■ Required task ■
Within the data that follows, set down exactly the lines from the one containing "Recreate this object" through the one containing "RADIUS = DIAMETER / 2", both ends included.

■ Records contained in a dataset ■

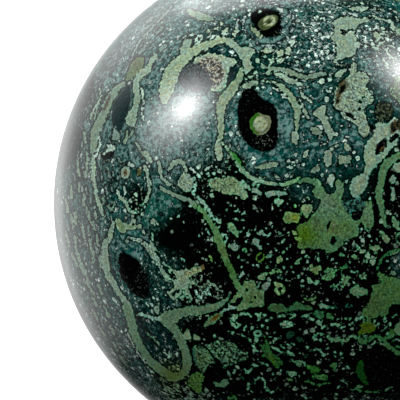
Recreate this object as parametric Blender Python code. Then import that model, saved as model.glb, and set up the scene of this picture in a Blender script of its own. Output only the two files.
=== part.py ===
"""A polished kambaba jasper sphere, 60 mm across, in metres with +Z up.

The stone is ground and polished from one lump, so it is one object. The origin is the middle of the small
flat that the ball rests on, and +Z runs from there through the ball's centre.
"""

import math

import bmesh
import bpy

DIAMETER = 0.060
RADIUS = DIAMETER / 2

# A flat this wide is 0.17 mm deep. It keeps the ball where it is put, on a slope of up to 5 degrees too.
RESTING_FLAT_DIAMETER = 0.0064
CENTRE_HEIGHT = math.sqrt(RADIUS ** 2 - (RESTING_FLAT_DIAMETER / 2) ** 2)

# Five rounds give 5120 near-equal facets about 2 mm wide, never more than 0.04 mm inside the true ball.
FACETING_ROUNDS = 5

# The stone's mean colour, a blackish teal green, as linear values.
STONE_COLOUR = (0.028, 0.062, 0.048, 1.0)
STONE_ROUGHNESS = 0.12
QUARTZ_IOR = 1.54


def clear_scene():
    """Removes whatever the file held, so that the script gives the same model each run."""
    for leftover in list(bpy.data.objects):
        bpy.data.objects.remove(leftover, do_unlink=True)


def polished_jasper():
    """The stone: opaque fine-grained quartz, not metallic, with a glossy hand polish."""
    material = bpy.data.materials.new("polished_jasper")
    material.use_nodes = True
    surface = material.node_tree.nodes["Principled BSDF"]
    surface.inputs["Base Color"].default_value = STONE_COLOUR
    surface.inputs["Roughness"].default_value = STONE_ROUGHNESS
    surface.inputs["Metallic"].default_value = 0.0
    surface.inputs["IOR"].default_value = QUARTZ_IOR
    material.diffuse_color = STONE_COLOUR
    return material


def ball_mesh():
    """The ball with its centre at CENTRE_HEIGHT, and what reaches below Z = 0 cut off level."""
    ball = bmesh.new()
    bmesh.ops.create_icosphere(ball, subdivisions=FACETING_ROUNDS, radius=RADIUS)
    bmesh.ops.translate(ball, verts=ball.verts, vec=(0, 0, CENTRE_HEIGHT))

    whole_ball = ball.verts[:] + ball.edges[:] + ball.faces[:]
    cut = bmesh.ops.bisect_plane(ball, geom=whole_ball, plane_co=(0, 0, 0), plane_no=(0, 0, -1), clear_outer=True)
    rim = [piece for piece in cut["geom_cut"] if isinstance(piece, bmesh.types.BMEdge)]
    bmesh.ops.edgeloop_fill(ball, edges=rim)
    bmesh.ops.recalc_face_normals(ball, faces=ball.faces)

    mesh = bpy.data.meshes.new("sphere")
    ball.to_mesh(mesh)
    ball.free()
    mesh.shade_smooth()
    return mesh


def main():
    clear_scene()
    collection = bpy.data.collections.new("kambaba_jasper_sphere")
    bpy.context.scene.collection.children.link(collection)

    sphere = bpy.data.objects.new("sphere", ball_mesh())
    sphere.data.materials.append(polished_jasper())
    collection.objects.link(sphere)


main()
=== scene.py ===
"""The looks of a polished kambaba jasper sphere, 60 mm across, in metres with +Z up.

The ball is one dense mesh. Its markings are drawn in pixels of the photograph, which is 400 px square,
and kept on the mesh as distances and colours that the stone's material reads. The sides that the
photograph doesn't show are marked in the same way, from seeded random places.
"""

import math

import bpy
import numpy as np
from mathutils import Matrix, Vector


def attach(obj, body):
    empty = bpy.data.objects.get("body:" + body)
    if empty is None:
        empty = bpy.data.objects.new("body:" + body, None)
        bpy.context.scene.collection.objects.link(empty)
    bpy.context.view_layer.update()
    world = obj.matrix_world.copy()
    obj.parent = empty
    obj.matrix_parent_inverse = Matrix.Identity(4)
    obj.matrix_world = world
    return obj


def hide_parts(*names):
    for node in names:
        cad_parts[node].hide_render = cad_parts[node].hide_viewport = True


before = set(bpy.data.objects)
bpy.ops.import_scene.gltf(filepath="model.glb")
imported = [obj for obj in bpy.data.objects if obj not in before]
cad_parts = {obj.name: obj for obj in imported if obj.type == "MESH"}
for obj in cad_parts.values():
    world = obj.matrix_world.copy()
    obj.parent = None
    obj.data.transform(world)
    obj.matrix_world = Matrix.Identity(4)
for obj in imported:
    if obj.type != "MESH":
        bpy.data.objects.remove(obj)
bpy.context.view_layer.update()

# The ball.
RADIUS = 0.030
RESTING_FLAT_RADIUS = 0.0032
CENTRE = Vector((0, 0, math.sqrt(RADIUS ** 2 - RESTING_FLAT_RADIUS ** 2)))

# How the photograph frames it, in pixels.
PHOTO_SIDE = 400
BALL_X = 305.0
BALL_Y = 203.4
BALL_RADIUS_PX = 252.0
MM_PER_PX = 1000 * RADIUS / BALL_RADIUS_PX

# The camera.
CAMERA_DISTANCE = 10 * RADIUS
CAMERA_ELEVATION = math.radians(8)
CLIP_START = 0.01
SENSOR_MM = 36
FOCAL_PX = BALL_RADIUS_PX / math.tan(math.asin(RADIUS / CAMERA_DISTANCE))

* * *

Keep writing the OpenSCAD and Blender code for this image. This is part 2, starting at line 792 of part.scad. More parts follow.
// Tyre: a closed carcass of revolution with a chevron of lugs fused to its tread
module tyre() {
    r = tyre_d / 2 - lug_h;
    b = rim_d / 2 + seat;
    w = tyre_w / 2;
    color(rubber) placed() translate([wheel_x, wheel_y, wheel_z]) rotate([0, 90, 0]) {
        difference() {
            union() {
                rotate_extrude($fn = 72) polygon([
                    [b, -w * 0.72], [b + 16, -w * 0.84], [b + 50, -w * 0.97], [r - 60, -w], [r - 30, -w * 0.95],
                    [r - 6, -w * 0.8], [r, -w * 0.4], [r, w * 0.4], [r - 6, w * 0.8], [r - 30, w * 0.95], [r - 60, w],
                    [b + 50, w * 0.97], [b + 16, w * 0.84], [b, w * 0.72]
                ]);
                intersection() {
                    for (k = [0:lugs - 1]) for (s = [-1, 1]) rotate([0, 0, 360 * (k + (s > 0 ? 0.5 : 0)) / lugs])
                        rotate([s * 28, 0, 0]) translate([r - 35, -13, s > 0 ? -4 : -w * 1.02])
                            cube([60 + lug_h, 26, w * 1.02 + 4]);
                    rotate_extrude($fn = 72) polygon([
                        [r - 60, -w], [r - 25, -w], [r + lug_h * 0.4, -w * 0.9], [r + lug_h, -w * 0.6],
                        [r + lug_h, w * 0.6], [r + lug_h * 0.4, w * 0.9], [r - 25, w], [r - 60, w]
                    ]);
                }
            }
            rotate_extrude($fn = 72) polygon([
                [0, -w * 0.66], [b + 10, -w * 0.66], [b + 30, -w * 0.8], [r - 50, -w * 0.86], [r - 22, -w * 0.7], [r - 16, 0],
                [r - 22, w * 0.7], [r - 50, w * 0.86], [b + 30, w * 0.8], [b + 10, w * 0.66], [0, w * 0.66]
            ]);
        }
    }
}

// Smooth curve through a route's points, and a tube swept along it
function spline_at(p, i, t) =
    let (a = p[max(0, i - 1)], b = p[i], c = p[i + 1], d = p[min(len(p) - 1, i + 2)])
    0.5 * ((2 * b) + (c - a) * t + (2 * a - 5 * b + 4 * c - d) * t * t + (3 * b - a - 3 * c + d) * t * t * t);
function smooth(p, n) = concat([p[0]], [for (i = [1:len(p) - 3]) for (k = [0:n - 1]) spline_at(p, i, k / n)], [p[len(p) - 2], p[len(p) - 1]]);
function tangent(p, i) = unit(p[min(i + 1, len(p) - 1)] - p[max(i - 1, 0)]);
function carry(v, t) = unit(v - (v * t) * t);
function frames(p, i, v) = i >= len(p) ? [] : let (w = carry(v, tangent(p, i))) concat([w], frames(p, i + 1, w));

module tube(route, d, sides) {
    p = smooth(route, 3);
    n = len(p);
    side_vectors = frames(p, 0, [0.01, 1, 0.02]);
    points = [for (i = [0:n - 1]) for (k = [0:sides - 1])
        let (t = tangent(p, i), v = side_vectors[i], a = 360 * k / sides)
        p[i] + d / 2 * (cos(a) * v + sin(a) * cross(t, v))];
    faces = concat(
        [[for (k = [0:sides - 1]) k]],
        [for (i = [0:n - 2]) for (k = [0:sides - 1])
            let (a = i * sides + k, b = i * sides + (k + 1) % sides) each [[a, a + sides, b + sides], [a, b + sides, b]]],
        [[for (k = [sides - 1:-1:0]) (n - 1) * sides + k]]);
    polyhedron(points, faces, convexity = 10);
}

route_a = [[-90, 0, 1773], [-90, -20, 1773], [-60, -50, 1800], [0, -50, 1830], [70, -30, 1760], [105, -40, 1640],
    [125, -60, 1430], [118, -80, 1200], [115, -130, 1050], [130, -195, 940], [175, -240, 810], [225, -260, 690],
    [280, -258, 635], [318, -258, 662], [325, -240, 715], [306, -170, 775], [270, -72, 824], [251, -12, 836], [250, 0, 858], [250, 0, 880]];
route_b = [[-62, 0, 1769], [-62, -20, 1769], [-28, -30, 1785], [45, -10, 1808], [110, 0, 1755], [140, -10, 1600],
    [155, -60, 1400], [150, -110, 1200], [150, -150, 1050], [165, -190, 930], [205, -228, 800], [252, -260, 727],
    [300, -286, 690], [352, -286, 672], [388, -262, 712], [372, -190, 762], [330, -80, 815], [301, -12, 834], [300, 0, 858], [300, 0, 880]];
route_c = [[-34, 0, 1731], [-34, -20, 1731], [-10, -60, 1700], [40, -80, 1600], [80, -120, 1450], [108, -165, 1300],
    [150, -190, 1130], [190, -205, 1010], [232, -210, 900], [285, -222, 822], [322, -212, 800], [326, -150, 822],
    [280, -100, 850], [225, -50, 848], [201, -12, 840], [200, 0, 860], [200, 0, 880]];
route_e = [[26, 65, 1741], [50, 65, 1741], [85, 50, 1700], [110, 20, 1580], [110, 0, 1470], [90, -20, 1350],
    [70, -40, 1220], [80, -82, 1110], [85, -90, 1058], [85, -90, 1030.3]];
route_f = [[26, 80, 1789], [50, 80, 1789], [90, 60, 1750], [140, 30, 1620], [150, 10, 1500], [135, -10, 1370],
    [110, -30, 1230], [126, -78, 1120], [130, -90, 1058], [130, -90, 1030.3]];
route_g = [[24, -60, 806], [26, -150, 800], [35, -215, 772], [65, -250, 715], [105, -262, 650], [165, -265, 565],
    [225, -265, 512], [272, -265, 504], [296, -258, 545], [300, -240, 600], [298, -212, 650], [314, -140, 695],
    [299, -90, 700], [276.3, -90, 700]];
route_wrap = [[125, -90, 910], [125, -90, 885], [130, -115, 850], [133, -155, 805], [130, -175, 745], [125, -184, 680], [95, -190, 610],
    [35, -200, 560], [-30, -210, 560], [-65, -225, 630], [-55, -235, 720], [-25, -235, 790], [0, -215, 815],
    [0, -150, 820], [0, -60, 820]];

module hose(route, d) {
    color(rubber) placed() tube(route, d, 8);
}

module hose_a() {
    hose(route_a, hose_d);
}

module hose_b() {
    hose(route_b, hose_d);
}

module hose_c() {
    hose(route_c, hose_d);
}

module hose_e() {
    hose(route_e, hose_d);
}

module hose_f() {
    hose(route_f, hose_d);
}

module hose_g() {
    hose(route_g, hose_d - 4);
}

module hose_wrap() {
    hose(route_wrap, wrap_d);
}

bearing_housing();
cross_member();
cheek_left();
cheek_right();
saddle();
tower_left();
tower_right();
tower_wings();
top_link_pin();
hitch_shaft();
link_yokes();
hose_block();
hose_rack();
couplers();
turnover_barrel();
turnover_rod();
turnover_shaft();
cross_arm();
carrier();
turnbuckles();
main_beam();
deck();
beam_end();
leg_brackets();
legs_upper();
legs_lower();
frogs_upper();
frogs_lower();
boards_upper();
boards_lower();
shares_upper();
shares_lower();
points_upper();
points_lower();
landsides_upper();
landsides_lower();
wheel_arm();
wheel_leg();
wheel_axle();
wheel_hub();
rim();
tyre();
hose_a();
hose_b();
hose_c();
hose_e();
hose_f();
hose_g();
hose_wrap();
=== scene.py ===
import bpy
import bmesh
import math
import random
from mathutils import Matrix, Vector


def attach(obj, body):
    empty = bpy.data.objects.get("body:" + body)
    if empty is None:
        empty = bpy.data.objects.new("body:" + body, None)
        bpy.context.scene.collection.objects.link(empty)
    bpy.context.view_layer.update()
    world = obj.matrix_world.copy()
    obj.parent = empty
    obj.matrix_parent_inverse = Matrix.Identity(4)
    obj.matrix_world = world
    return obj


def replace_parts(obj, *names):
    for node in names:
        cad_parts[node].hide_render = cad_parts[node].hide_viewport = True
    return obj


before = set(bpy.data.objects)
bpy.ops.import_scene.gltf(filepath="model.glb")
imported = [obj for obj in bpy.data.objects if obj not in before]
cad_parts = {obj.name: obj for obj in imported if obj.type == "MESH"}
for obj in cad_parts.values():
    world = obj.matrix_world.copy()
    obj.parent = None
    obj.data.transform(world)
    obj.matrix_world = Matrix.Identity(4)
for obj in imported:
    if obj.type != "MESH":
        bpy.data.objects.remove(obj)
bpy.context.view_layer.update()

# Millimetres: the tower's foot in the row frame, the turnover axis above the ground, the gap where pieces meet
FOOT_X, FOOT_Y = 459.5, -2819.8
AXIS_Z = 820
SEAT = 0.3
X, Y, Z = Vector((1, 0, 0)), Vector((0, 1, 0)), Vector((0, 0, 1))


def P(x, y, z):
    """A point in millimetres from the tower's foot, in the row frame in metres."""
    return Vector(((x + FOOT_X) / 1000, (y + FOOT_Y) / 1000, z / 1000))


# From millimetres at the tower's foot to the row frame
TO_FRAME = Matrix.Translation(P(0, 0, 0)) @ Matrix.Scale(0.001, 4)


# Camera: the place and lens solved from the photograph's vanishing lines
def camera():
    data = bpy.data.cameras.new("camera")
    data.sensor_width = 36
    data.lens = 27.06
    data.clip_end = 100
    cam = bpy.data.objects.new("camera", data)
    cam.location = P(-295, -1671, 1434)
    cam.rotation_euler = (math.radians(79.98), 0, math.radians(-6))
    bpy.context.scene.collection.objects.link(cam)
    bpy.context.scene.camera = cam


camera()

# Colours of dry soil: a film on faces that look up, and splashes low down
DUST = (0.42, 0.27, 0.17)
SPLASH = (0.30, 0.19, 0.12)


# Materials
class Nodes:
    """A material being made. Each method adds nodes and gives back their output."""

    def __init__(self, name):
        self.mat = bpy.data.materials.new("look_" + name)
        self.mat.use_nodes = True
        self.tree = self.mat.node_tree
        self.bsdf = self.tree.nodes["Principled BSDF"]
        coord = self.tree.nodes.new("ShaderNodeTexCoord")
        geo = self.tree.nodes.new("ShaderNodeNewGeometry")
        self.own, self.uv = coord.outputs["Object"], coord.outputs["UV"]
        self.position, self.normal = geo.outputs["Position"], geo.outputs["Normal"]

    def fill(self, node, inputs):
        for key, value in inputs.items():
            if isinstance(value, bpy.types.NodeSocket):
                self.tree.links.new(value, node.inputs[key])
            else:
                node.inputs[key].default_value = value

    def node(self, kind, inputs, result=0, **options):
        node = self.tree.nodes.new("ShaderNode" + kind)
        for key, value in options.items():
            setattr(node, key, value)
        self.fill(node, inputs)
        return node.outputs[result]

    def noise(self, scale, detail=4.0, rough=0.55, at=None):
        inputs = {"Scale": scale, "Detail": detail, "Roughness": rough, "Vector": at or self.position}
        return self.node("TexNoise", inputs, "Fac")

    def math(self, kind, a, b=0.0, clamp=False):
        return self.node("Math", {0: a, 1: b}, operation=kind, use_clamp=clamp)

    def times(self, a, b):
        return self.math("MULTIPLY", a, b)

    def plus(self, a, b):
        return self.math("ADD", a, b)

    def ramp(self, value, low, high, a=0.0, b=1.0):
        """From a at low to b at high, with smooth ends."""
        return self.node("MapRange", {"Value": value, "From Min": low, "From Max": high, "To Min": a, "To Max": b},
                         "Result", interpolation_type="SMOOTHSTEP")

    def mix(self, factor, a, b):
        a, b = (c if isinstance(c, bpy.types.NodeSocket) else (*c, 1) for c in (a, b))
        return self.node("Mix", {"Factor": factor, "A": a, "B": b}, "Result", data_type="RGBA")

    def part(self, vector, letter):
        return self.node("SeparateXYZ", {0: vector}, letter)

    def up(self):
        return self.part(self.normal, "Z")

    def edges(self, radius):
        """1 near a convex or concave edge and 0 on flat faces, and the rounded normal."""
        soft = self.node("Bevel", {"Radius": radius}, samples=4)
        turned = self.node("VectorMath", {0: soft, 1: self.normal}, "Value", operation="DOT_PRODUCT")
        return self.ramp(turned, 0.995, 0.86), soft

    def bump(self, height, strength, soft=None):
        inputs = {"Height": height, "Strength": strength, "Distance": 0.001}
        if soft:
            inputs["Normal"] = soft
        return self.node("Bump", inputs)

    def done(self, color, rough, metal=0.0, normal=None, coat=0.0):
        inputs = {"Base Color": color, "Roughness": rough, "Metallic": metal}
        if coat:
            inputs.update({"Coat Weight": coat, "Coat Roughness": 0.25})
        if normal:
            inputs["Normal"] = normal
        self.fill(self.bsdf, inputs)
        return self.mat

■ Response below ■
Recreate this object as parametric Blender Python code. Then import that model, saved as model.glb, and set up the scene of this picture in a Blender script of its own. Output only the two files.
=== part.py ===
"""A polished kambaba jasper sphere, 60 mm across, in metres with +Z up.

The stone is ground and polished from one lump, so it is one object. The origin is the middle of the small
flat that the ball rests on, and +Z runs from there through the ball's centre.
"""

import math

import bmesh
import bpy

DIAMETER = 0.060
RADIUS = DIAMETER / 2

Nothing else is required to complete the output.